The recent publication of GRACE in Australia has been met with acclaim in its national press. In a review in The Sydney Morning Herald, Frank O’Shea wrote, “When you finish, you feel like saying “wow”. Under your breath perhaps, but do not be hard on yourself if you shout it out, because this is a work of staggering beauty and deep insight.”

The Daily Telegraph wrote: “Lynch’s poetic, effortless and inventive way with language makes this a majestic book.” The Weekly Review included the book in “The Best Books You’ll Read This Summer”, and called GRACE, “a powerful, epic tale of an extraordinary girl overcoming the bleakest of times”. 

The Sun-Herald’s included GRACE in its list of ‘Hot Holiday Reads This Summer’ and called the book “enthralling and at times confronting”. Meanwhile, The Saturday Paper meanwhile, wrote, “Fiction often asks the question: what makes us human? Lynch’s answer is simplistic but elemental: a bowl of soup and a heel of bread.” 

Paul Lynch recently discussed GRACE with Kate Evans of ABC Australia’s Books and Arts show, in which he discussed taking on the famine as a subject for his novel. You can listen to the full interview here:https://paullynchwriter.com/wp-content/uploads/2018/01/bps_20171203_1405.mp3

GRACE has been chosen as a book of the year in a number of international publications at the close of 2017, as well as being an Editors’ Choice book at the New York Times Book Review and a Staff Pick at the Paris Review.

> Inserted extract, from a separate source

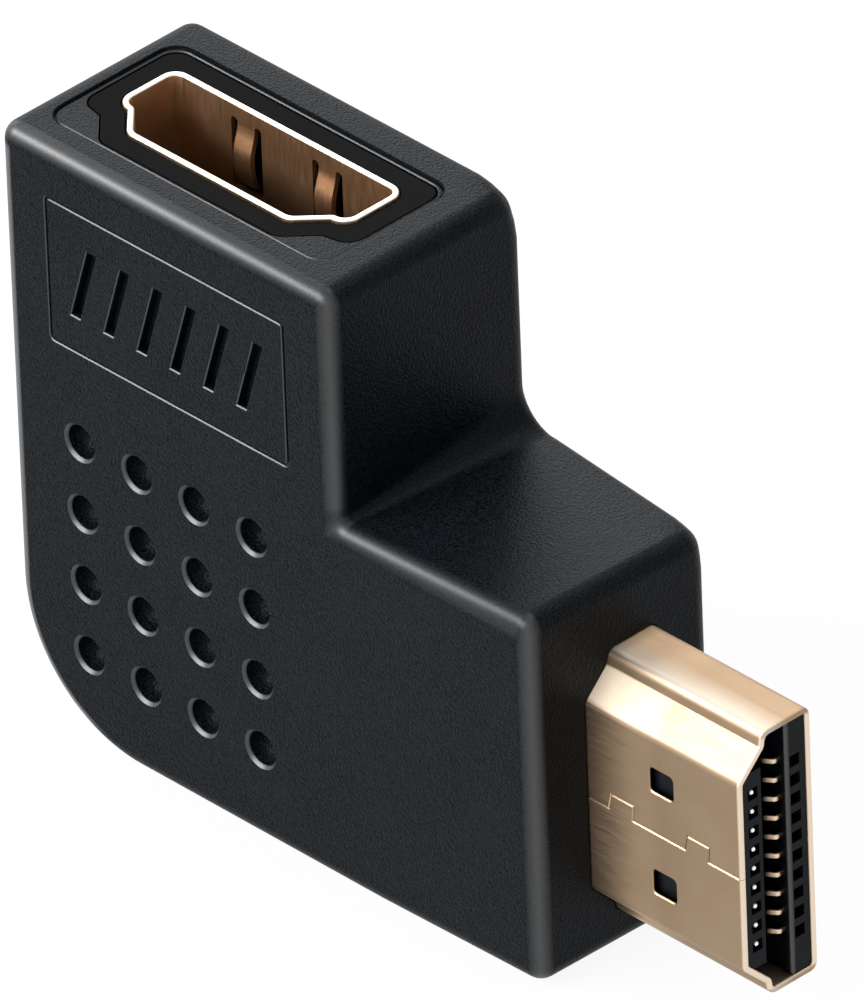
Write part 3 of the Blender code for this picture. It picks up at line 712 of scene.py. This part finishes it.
def board_blank(room, half_thick):
    """The board inside: against the backs of plug and socket, its heel corner cut off."""
    low, shoulder = PLUG_LEVEL - BOARD_AT_PLUG - room, PLUG_LEVEL + BOARD_AT_PLUG + room
    left, neck = SOCKET_X - BOARD_AT_SOCKET - room, SOCKET_X + BOARD_AT_SOCKET + room
    right, high = LENGTH - PLUG_DEPTH - FIT + room, HEIGHT - SOCKET_DEPTH - FIT + room
    corners = [(left + BOARD_CUT, low, 0), (right, low, 0), (right, shoulder, 0),
               (neck, shoulder, 0), (neck, high, 0), (left, high, 0), (left, low + BOARD_CUT, 0)]
    shape = turned(prism(corners, -half_thick, half_thick, 1), UPRIGHT_PLANE)
    return placed(shape, Matrix.Translation((0, BOARD_Y, 0)))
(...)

In The Guardian, Sebastian Barry, author of the Costa prize-winning novel, Days Without End, chose GRACE as one of his novels of the year. In the Irish Independent, Peter Cunningham, author of The Trout, chose the novel as one of his favourites of 2017. “GRACE by Paul Lynch is a hugely brave and accomplished feat of imagination in which a year of the Great Famine is brought to life in all its chilling darkness through the eyes of an adolescent girl as she criss-crosses Ireland in search of salvation. Lynch uses his considerable literary gifts to realise the near pagan Irish landscape of the time in all its rampant pishoguery. Superb, unflinching literary fiction,” said Cunningham. In the US, both Esquire magazine and book review magazine Kirkus selected the novel as one of their books of the year. According to the Kirkus review, “this is a writer who wrenches beauty even from the horror that makes a starving girl think her ‘blood is trickling over the rocks of my bones’.” Esquire said, “This sweeping story casts us back to 19th-century Ireland. The Great Famine — that would go on to wipe out a million people — is imminent. A widow, with four children and another on the way, casts her eldest daughter Grace out of the house to find work — but not before she’s cut off Grace’s hair and dressed her up in men’s clothing for her own protection. Grace’s is accompanied by her rambunctious younger brother Colly, who’s snuck away to be with her — but not for long. What follows is an epic tale of endurance, which in Lynch’s deft hands is harrowing and simultaneously starkly beautiful.”